Norris Biron, Liberator
Norris Biron, Liberator
Norris Biron was just a teenager when he was drafted into the United States Army during the final years of World War II. Little did Norris know when he was in basic training in Georgia that the drive to liberate Europe would take him to a concentration camp in Austria.
In July of 1944, after Norris completed Army basic training, he sailed for Europe with the US 71st Battalion. Norris and the 71st were part of the push through France into Germany with Patton’s Third Army. By April 1945, the Third Army had reached Austria where one day when Norris and two other soldiers were reconnoitering the area, they came upon the Gunskirchen Concentration Camp, part of the Mauthausen-Gusen Concentration Camps Complex in Austria, which included 54 sub-camps that used slave labor.

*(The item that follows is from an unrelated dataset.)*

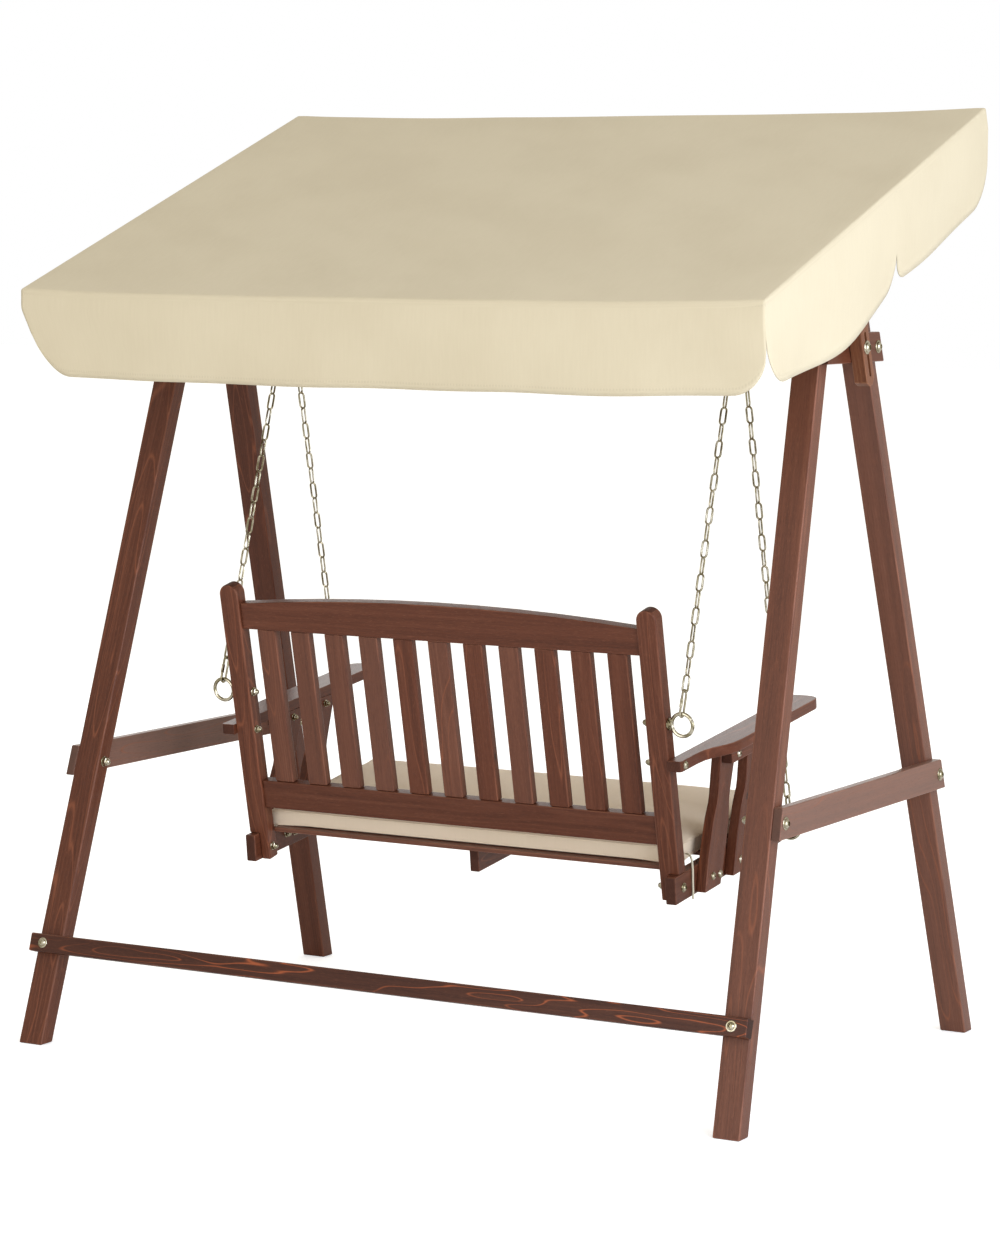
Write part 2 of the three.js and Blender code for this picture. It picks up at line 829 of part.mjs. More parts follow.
function addBack() {
  for (const [sideName, side] of sides) {
    addPiece(back, `back_post_${sideName}`, onSide(postGeometry(), side), timber);
  }
  const halfLength = postInnerX - seatGap;
  const top = new THREE.Shape();
  top.moveTo(-halfLength, topRailLow);
  top.lineTo(halfLength, topRailLow);
  const topRailEnd = topRailLow + topRailEndHeight;
  top.lineTo(halfLength, topRailEnd);
  top.quadraticCurveTo(0, topRailEnd + 2 * topRailRise, -halfLength, topRailEnd);
  const topRail = faceBoard(top, -backRailRecess, backRailThickness, topRailSteps);
  addPiece(back, 'back_rail_top', topRail, timber);
  const low = block(
    -halfLength,
    halfLength,
    -backRailRecess - backRailThickness,
    -backRailRecess,
    lowRailLow,
    lowRailLow + lowRailHeight,
  );
  addPiece(back, 'back_rail_low', low, timber);
  const slatLow = lowRailLow + lowRailHeight + seatGap;
  const slatHigh = topRailLow - seatGap;
  for (let i = 0; i < backSlatCount; i += 1) {
    const x = (i - (backSlatCount - 1) / 2) * backSlatPitch;
    const slat = block(
      x - backSlatWidth / 2,
      x + backSlatWidth / 2,
      -backSlatRecess - backSlatThickness,
      -backSlatRecess,
      slatLow,
      slatHigh,
    );
    addPiece(back, `back_slat_${String(i + 1).padStart(2, '0')}`, slat, timber);
  }
}

function addSeat() {
  for (const [sideName, side] of sides) {
    const rail = block(railInnerX, benchHalfWidth, -sideRailLength, 0, 0, sideRailHeight);
    const bore = pinAlongX(
      boreRadius(eyeShankRadius),
      railInnerX - cutOverrun,
      benchHalfWidth + cutOverrun,
      -frontEyeSetback,
      frontEyeHeight,
    );
    addPiece(bench, `side_rail_${sideName}`, onSide(cut(rail, [bore]), side), timber);
  }
  const middle = block(
    -middleRailThickness / 2,
    middleRailThickness / 2,
    -sideRailLength,
    -middleRailSetback,
    0,
    sideRailHeight,
  );
  addPiece(bench, 'middle_rail', middle, timber);
  const slatLow = sideRailHeight + seatGap;
  const postFrontY = fromBack(0, -postDepth, slatLow / Math.cos(postLean)).y;
  const frontY = -sideRailLength - seatFrontOverhang;
  const span = -seatRearSetback - frontY;
  const slatWidth = (span - (seatSlatCount - 1) * seatSlatGap) / seatSlatCount;
  for (let i = 0; i < seatSlatCount; i += 1) {
    const rearY = -seatRearSetback - i * (slatWidth + seatSlatGap);
    const reachesPosts = rearY > postFrontY;
    const halfLength = reachesPosts ? postInnerX - seatPostEase : benchHalfWidth;
    const slat = block(-halfLength, halfLength, rearY - slatWidth, rearY, slatLow, seatTop);
    addPiece(bench, `seat_slat_${i + 1}`, slat, timber);
  }
  addPiece(bench, 'cushion', cushionGeometry(), cloth);
}

// Cushion: a flat underside and a crowned top, seamed to a side band that bulges between them.
function cushionGeometry() {
  const columns = endSpacedShares(cushionAcross);
  const lines = endSpacedShares(cushionAlong);
  const halfY = cushionDepth / 2;
  const midY = -cushionRearSetback - halfY;
  const lowZ = seatTop + seatGap;
  const drawPower = 3;
  const crownPower = 4;
  const bandShares = [0.25, 0.5, 0.75];

  // Place in plan of a point of the rounded rectangle, its sides drawn in between the corners.
  function planPoint(u, v, inset) {
    const drawX = cushionDrawIn * (1 - v * v) * Math.abs(u) ** drawPower;
    const drawY = cushionDrawIn * (1 - u * u) * Math.abs(v) ** drawPower;
    let x = u * (cushionHalfWidth - inset);
    let y = v * (halfY - inset);
    const innerX = cushionHalfWidth - cushionCornerRadius;
    const innerY = halfY - cushionCornerRadius;
    const overX = Math.abs(x) - innerX;
    const overY = Math.abs(y) - innerY;
    if (overX > 0 && overY > 0) {
      const factor = Math.max(overX, overY) / Math.hypot(overX, overY);
      x = Math.sign(x) * (innerX + overX * factor);
      y = Math.sign(y) * (innerY + overY * factor);
    }
    return [x - Math.sign(u) * drawX, midY + y - Math.sign(v) * drawY];
  }

  const position = [];
  const index = [];
  const width = lines.length;
  const height = columns.length;
  for (const isTop of [false, true]) {
    for (const u of columns) {
      for (const v of lines) {
        const crown = cushionCrown * (1 - u ** crownPower) * (1 - v ** crownPower);
        position.push(...planPoint(u, v, cushionSeamInset), isTop ? lowZ + cushionEdgeHeight + crown : lowZ);
      }
    }
  }
  const layerSize = height * width;
  for (let i = 0; i + 1 < height; i += 1) {
    for (let j = 0; j + 1 < width; j += 1) {
      const a = i * width + j;
      const b = a + width;
      index.push(a, b + 1, b, a, a + 1, b + 1);
      const e = a + layerSize;
      const f = b + layerSize;
      index.push(e, f, f + 1, e, f + 1, e + 1);
    }
  }

  // The rim of the grid, anticlockwise as seen from above.
  const rim = [];
  for (let i = 0; i + 1 < height; i += 1) {
    rim.push([i, 0]);
  }
  for (let j = 0; j + 1 < width; j += 1) {
    rim.push([height - 1, j]);
  }
  for (let i = height - 1; i > 0; i -= 1) {
    rim.push([i, width - 1]);
  }
  for (let j = width - 1; j > 0; j -= 1) {
    rim.push([0, j]);
  }
  const loops = [rim.map(([i, j]) => i * width + j)];
  for (const share of bandShares) {
    const bulge = Math.sin(Math.PI * share);
    loops.push(rim.map(([i, j]) => {
      const place = planPoint(columns[i], lines[j], cushionSeamInset * (1 - bulge));
      position.push(...place, lowZ + share * cushionEdgeHeight);
      return position.length / 3 - 1;
    }));
  }
  loops.push(rim.map(([i, j]) => i * width + j + layerSize));
  for (let k = 0; k + 1 < loops.length; k += 1) {
    rim.forEach((_, n) => {
      const next = (n + 1) % rim.length;
      const [a, b, c, d] = [loops[k][n], loops[k][next], loops[k + 1][next], loops[k + 1][n]];
      index.push(a, b, c, a, c, d);
    });
  }
  const geometry = new THREE.BufferGeometry();
  geometry.setAttribute('position', new THREE.BufferAttribute(new Float32Array(position), 3));
  geometry.setIndex(index);
  return geometryOf(solidOf(geometry));
}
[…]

Norris was shocked and surprised to see this camp and the conditions in the camp. Bodies were all over the ground. Emaciated men fled through the gates. Others, unable to walk, were carried by Norris and his compatriots. They fed their D-Rations to the starving and malnourished inmates. Norris says he will never forget the horrible smell of the camp—the smell of unwashed bodies, the smell of burning bodies, the smell of fear!
After World War II ended on May 8, 1945, Norris was assigned to interrogate German prisoners suspected of having committed war crimes. During this time, he was asked to take prisoners to the trials in Nuremberg. Norris remembers listening to some of these trials.
Norris still has nightmares of Gunskirchen concentration Camps.